Toronto Mayor Rob Ford at 2010 Toronto Santa Claus Parade
Photo by Jason Verwey, courtesy of Creative Commons on Flickr.com
Looking at the theatrical acts of self-staging in which Ford engaged—from public weigh-ins, to arm wrestling with Hulk Hogan, to appearances on YouTube—as well as the wide range of performative works that have been created about Ford (operas, musicals, solo shows, theatrical bus tours), Laura ask what it might mean to take these claims seriously and to read politicians as performance artists. How are Ford’s public actions ghosted by a history of “real” performance artists who have run for public office in Canada (Mr.
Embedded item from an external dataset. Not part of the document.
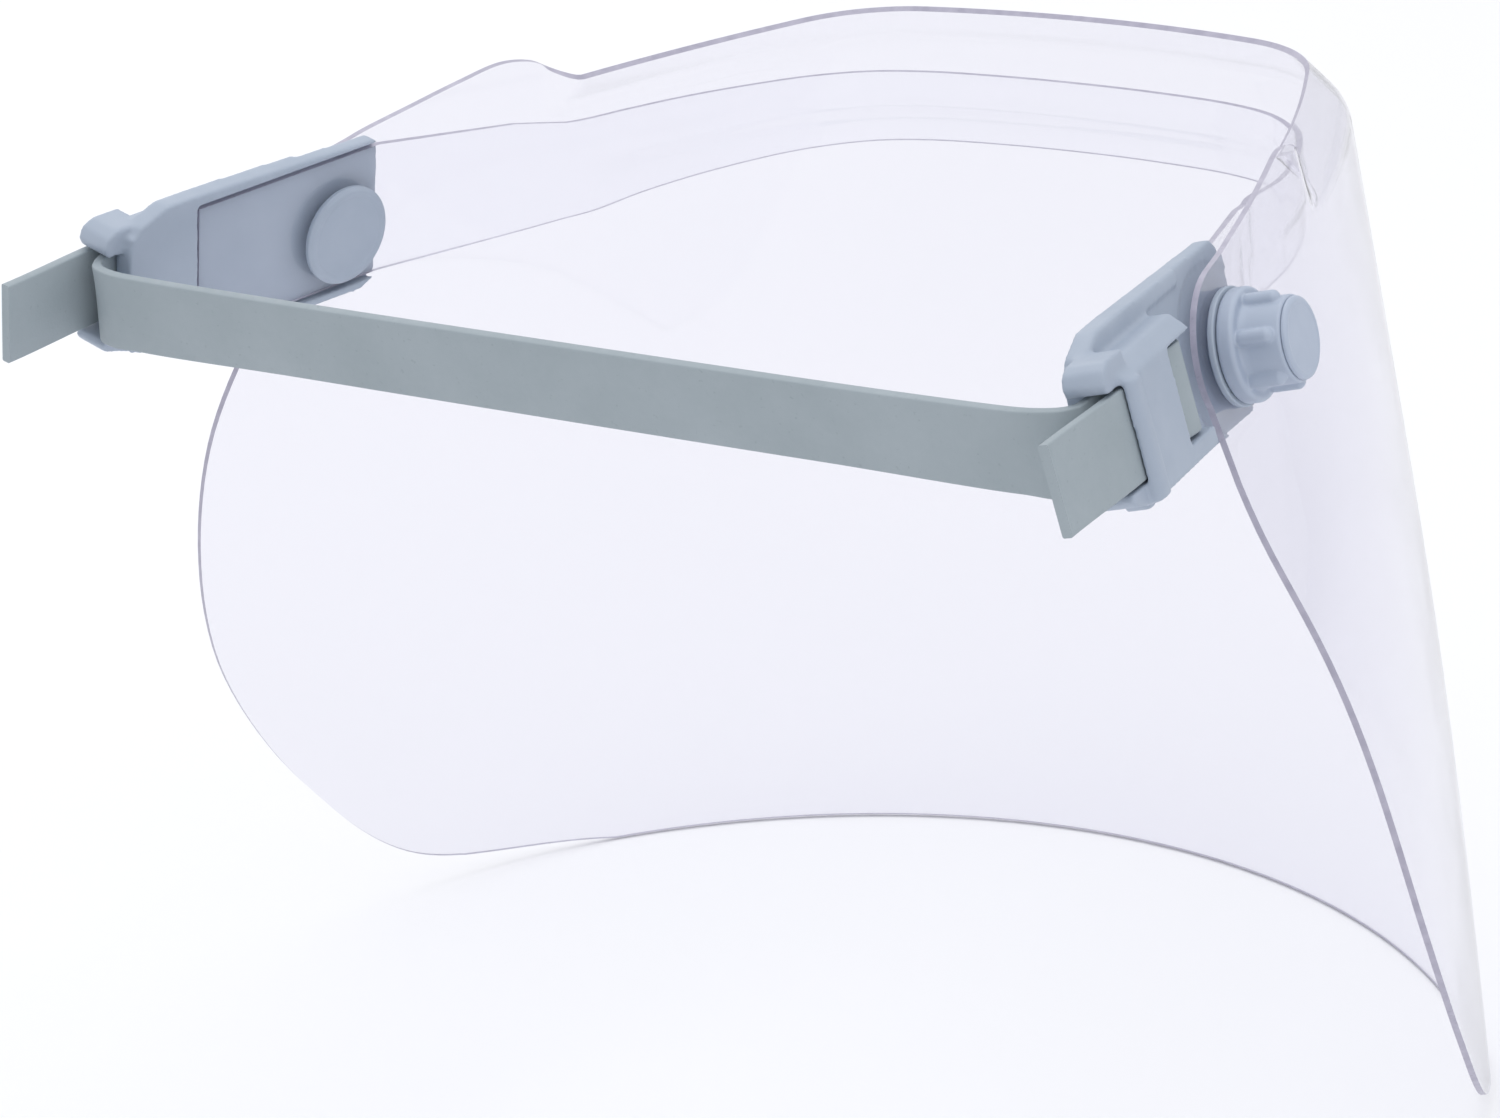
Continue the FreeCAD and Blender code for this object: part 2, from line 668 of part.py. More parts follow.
back = size("strip_back")
tab_corners = [plate_point(-13.0, v, w) for v, w in ((-14.8, back), (-14.8, back + strip_t),
                                                      (19.5, back + strip_t), (19.5, back))]
end_out = FreeCAD.Vector(o_ends[0])
end_in = FreeCAD.Vector(i_ends[0])
end_corners = [vec(end_in.x, end_in.y, low), vec(end_out.x, end_out.y, low),
               vec(end_out.x, end_out.y, 14.5), vec(end_in.x, end_in.y, 14.5)]


def quad(name, corners):
    feature = doc.addObject("Part::Feature", name)
    feature.Shape = Part.makePolygon(corners + [corners[0]])
    return feature


cheek = loft("StripCheek", [quad("CheekRear", tab_corners), quad("CheekFront", end_corners)], True)
tab = doc.addObject("Part::Box", "StripTab")
tab.setExpression("Length", "Sizes.strip_end + 13")
tab.setExpression("Height", "Sizes.strip_thick")
tab.Width = 34.3
tab.Placement = PLATE.multiply(FreeCAD.Placement(vec(-13.0, -14.8, back), FreeCAD.Rotation()))
strip_half = boolean("Fuse", "StripHalf", tab, cheek)
strip_mirror = mirror("StripHalfMirror", strip_half)
strip_whole = doc.addObject("Part::MultiFuse", "StripWhole")
strip_whole.Shapes = [strip_half, strip_front, strip_mirror]
doc.recompute()
inner_strip = boolean("Cut", "inner_strip", strip_whole, two_holes("StripHoles", "bolt_hole_radius"))
inner_strip.Label = "inner_strip"
nodes.append(inner_strip)

# ---------------------------------------------------------------- rubber strap
half_t = size("strap_thick") / 2
mid_band = size("strap_band_mid")
mid_tail = size("strap_tail_mid")
loop_mid = (mid_band + mid_tail) / 2
loop_u = size("bar_front")
exit_u = size("house_rear")
v_low = size("strap_bottom")


def uw(u, w):
    return vec(u, v_low, w)


tail_u, tail_w = size("tail_end"), size("tail_end_mid")
loop_edges = [
    Part.makeLine(uw(exit_u, mid_band - half_t), uw(loop_u, mid_band - half_t)),
    Part.Arc(uw(loop_u, mid_band - half_t), uw(loop_u - (loop_mid - mid_band + half_t), loop_mid),
             uw(loop_u, mid_tail + half_t)).toShape(),
    Part.makeLine(uw(loop_u, mid_tail + half_t), uw(exit_u, mid_tail + half_t)),
    Part.makeLine(uw(exit_u, mid_tail + half_t), uw(tail_u, tail_w + half_t)),
    Part.makeLine(uw(tail_u, tail_w + half_t), uw(tail_u, tail_w - half_t)),
    Part.makeLine(uw(tail_u, tail_w - half_t), uw(exit_u, mid_tail - half_t)),
    Part.makeLine(uw(exit_u, mid_tail - half_t), uw(loop_u, mid_tail - half_t)),
    Part.Arc(uw(loop_u, mid_tail - half_t), uw(loop_u - (loop_mid - mid_band - half_t), loop_mid),
             uw(loop_u, mid_band + half_t)).toShape(),
    Part.makeLine(uw(loop_u, mid_band + half_t), uw(exit_u, mid_band + half_t)),
    Part.makeLine(uw(exit_u, mid_band + half_t), uw(exit_u, mid_band - half_t)),
]
strap_height = size("strap_top") - v_low
strap_loop = doc.addObject("Part::Feature", "StrapLoop")
strap_loop.Shape = Part.Face(Part.Wire(loop_edges)).extrude(vec(0, strap_height, 0))
strap_loop.Placement = PLATE
strap_loop_mirror = mirror("StrapLoopMirror", strap_loop)


def band_section(name, centre, heading_deg, lean_deg, side):
    """Upright rectangle of the band; heading is the band's direction in plan, lean tips its top rearward."""
    h = math.radians(heading_deg)
    lean = math.radians(lean_deg)
    across = vec(math.cos(h), -math.sin(h), 0)
    up = across * (-math.sin(lean)) + vec(0, 0, math.cos(lean))
    out = across * math.cos(lean) + vec(0, 0, math.sin(lean))
    corners = []
    for a, b in ((-1, -1), (-1, 1), (1, 1), (1, -1)):
        p = centre + out * (a * half_t) + up * (b * strap_height / 2)
        corners.append(vec(side * p.x, p.y, p.z))
    return quad(name, corners)


def exit_section(name, u, side):
    corners = []
    for a, b in ((-1, v_low), (-1, v_low + strap_height), (1, v_low + strap_height), (1, v_low)):
        p = plate_point(u, b, mid_band + a * half_t)
        corners.append(vec(side * p.x, p.y, p.z))
    return quad(name, corners)


v_mid = v_low + strap_height / 2
leave = plate_point(exit_u, v_mid, mid_band)
band_y = size("band_y")
lean = size("band_lean_deg")
stations = [
    (leave + vec(-0.9, 5.5, 0.0), -22.0, 9.0),
    (vec(leave.x - 6.5, band_y - 1.2, 3.4), -63.0, 0.0),
    (vec(leave.x - 16.0, band_y, 3.2), -88.0, lean + 4.0),
    (vec(70.0, band_y, 3.0), -90.0, lean),
    (vec(0.0, band_y, 3.0), -90.0, lean),
]
band_sections = [exit_section("BandExitLeft", exit_u, 1)]
for number, (centre, heading, tip) in enumerate(stations):
    band_sections.append(band_section("BandLeft%d" % number, centre, heading, tip, 1))
for number, (centre, heading, tip) in enumerate(reversed(stations[:-1])):
    band_sections.append(band_section("BandRight%d" % number, centre, heading, tip, -1))
band_sections.append(exit_section("BandExitRight", exit_u, -1))
strap_band = loft("StrapBand", band_sections, False)
strap = doc.addObject("Part::MultiFuse", "strap")
strap.Label = "strap"
strap.Shapes = [strap_loop, strap_band, strap_loop_mirror]
nodes.append(strap)

# ---------------------------------------------------------------- check and export
doc.recompute()
os.makedirs("parts", exist_ok=True)
for item in doc.Objects:
    if "Invalid" in item.State or "Error" in item.State:
        raise RuntimeError("feature %s is in error" % item.Name)
for node in nodes:
    shape = node.Shape
    if shape.isNull() or not shape.isValid():
        raise RuntimeError("node %s has no valid shape" % node.Label)
    if len(shape.Solids) != 1:
        raise RuntimeError("node %s has %d solids" % (node.Label, len(shape.Solids)))
    shape.exportStep("parts/%s.step" % node.Label)
    box = shape.BoundBox
    print("%-18s %9.0f mm3  x %7.1f %7.1f  y %7.1f %7.1f  z %7.1f %7.1f" % (
        node.Label, shape.Volume, box.XMin, box.XMax, box.YMin, box.YMax, box.ZMin, box.ZMax))
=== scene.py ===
import math

import bmesh
import bpy
from mathutils import Matrix, Vector


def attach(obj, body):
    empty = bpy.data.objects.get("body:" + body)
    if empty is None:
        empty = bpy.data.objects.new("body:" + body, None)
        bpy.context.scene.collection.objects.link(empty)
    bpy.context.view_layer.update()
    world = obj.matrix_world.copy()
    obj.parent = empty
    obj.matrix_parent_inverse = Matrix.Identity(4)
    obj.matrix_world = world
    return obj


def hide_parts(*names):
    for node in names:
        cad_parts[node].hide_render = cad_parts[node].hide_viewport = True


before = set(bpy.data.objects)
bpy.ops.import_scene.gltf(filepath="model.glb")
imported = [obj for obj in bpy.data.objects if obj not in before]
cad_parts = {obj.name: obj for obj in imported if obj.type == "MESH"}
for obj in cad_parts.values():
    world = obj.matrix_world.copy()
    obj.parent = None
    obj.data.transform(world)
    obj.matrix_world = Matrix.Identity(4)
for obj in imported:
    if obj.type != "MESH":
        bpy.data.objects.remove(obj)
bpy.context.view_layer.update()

MM = 0.001
FLOOR_Z = -0.2046  # just under the visor's lower edge, in metres

# ---------------------------------------------------------------- bracket frame
# u rearward, v up, w outward
TOE, FLARE = math.radians(9.0), math.radians(12.0)
HALF_SPACING = 123.8
U_DIR = Vector((math.sin(TOE), math.cos(TOE), 0.0))
V_DIR = Vector((-math.sin(FLARE) * math.cos(TOE),
                math.sin(FLARE) * math.sin(TOE),
                math.cos(FLARE)))
W_DIR = U_DIR.cross(V_DIR)
SHEET_THICK = 1.5
VISOR_HOLE_RADIUS, STRIP_HOLE_RADIUS = 6.2, 5.2


def plate(u, v, w):
    """Point of the +X bracket's frame, in millimetres."""
    return Vector((HALF_SPACING, 0.0, 0.0)) + U_DIR * u + V_DIR * v + W_DIR * w


def lerp(a, b, t):
    return a + (b - a) * t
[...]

Peanut, The Hummer Sisters, Chris Lloyd), and how do they shape public understandings of performance art in general, a form often associated with the resistant aesthetics of the political left?
In grappling with these questions, Laura consider how “performance” as an idea circulates in contemporary political culture, both as an image of politics-gone-wrong and as a form of cultural capital manipulated by public figures—especially by populist politicians like US President Donald Trump and Canada’s newly elected provincial premier, Doug Ford (Rob’s controversy-courting brother).
In doing so, Laura builds on emerging conversations in theatre and performance studies about the appropriation of performance models within non-aesthetic contexts, and ask how these alternative articulations of performance shake up well-worn assumptions about the radicality and resistant nature of performance as theatrical and social form.